Step 6 — Counterfactual-swap audit (V1 anti-theater defense)
For up to 5 sampled invocations (configurable via generation_budget.max_swap_tests):
- Construct a swapped hypothetical captured_workflow where the invoked value's priority is swapped with a different value's priority. Alternate the swap target across swap-tests to cover priority pairs.
- Re-run the producing EOU under the swapped captured_workflow (write_candidate authority; runs isolated to
foundry/runs/audit-judgment/swap-tests/{run_id}/ and never affect production).
- For non-deterministic LLM_assisted target EOUs, also run ≥2 baseline control runs at the original priority to measure natural output variance.
- Compare each swap-test output to the baseline.
- If ≥3 of 5 swap-tests produce output changes that exceed baseline variance, invocations are load-bearing — PASS.
- If <3 swap-driven changes, emit HIGH-severity F14 (theater pattern) — invocations may be decoration.
Step 7 — Compose judgment-audit report
Write to foundry/audits/judgment-audits/{target}.judgment-audit.yml:
audit_date:
target_eou:
target_eou_version:
captured_workflow_id:
captured_workflow_version:
runs_analyzed:
checks:
- check_name: F17 | F15 | F16 | F14 | counterfactual_swap
status: pass | fail | skip
findings:
- severity: blocking | high | medium | low
invocation_id:
description:
required_fix:
counterfactual_swap_audit:
swap_tests_run:
swap_tests_with_output_change:
baseline_variance_runs:
verdict: PASS | FAIL
summary:
total_findings:
by_severity: {blocking: 0, high: 0, medium: 0, low: 0}
verdict: PASS | FAIL | CONDITIONAL_PASS
judgment_maturity_recommendation: J1 | J2 | J3 | J4
Record the audit run trace at foundry/runs/audit-judgment/{run_id}.yml per ECP-0014 trace obligation.
What this skill REFUSES to do
- Refuse to invoke values. audit-judgment audits invocations; it does not invoke.
judgment_authorized:false on its own classification.
- Refuse to mutate the audited EOU. Produces a report; never edits the target's spec.
- Refuse to mutate the captured_workflow. If audit findings suggest captured_workflow amendment is needed (e.g., priority order is wrong), the report recommends an ECP; it does not author one.

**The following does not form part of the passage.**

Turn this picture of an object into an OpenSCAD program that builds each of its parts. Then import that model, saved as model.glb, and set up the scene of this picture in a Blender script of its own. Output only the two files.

- Refuse to promote judgment_maturity directly. The audit verdict is one piece of evidence; promotion happens via
$eou-promote per D5.2 gate evidence.
- Refuse to write outside the blast_radius allowed_scope (
foundry/audits/judgment-audits/, foundry/runs/audit-judgment/).
Constraints
- Counterfactual-swap audit budget is configurable per audit invocation; default 5 swap-tests. Reduce for expensive LLM_assisted EOUs.

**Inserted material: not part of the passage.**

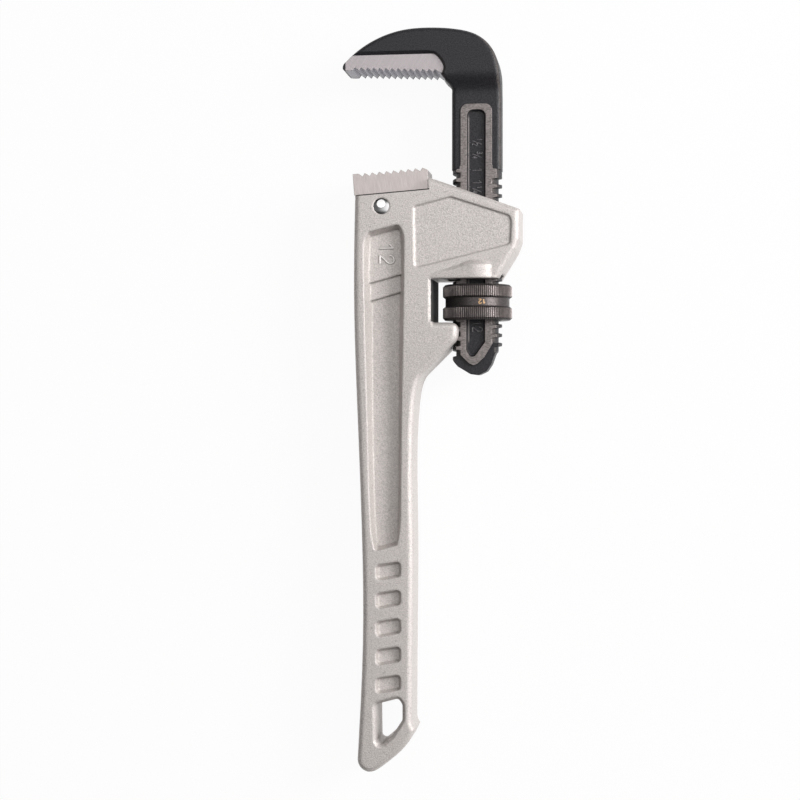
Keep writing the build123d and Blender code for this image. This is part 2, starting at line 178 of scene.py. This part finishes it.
def crevice(tree, reach):  # 1 in the open, towards 0 in corners and gaps
    node = add(tree, "ShaderNodeAmbientOcclusion", samples=6)
    node.inputs["Distance"].default_value = reach
    return node.outputs["AO"]


def axisValue(tree, vector, axis):
    node = add(tree, "ShaderNodeSeparateXYZ")
    tree.links.new(vector, node.inputs["Vector"])
    return node.outputs[axis]


def facing(tree, axis, normal="True Normal"):  # from -1 to 1, how far the surface faces along an axis
    return axisValue(tree, add(tree, "ShaderNodeNewGeometry").outputs[normal], axis)


def radiusOf(tree, vector, plane):  # distance from the axis that stands square to the plane
    flat = add(tree, "ShaderNodeVectorMath", operation="MULTIPLY")
    flat.inputs[1].default_value = plane
    tree.links.new(vector, flat.inputs[0])
    away = add(tree, "ShaderNodeVectorMath", operation="LENGTH")
    tree.links.new(flat.outputs["Vector"], away.inputs[0])
    return away.outputs["Value"]


def dress(name, material):
    slots = nodes[name].data.materials
    slots.clear()
    slots.append(material)


def finishPiece(name, mesh, material, body, smooth):
    bmesh.ops.recalc_face_normals(mesh, faces=mesh.faces)
    data = bpy.data.meshes.new(name)
    mesh.to_mesh(data)
    mesh.free()
    data.materials.append(material)
    data.shade_smooth()
    data.set_sharp_from_angle(angle=smooth)
    piece = bpy.data.objects.new(name, data)
    bpy.context.scene.collection.objects.link(piece)
    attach(piece, body)
    return piece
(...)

- Swap-test runs MUST be isolated to
foundry/runs/audit-judgment/swap-tests/ — never write to production directories under swap conditions.
- For non-deterministic LLM_assisted target EOUs, require ≥2 baseline control runs at original priority to distinguish swap-driven changes from natural variance.
- Audit verdict feeds into judgment_maturity promotion via $eou-promote — the skill suggests the next level (J1→J2, J2→J3, etc.) in the report but does not write the promotion itself.
Scope Note
Upstream: the fourth audit layer per D4.1 (post-ECP-0019). Receives an EOU with judgment_authorized:true and its app's captured_workflow.
Downstream: writes foundry/audits/judgment-audits/{target}.judgment-audit.yml. The report is consumed by $eou-promote for judgment_maturity promotion evidence, by $foundry-audit for portfolio-level judgment health, and by human reviewers for sophisticated-theater detection that mechanical checks cannot catch (per V2).
Related: $eou-audit (third audit layer — design); $eou-validate (first audit layer — schema); $foundry-audit (portfolio audit including judgment-audit aggregation).
Pipeline: EOU at judgment_authorized:true → accumulates value_invocations in run traces → audit-judgment audits invocations and runs counterfactual-swap → judgment-audit report → $eou-promote for judgment_maturity promotion
Rule 96 vs Rule 97: Rule 96 governs static spec discipline (specs must cite domain_values in success_criteria.must_pass). Rule 97 governs runtime invocation discipline (runs must invoke values for contested cases; invocations must respect priority; counterfactual-swap must produce changes). $eou-audit enforces Rule 96; $audit-judgment enforces Rule 97.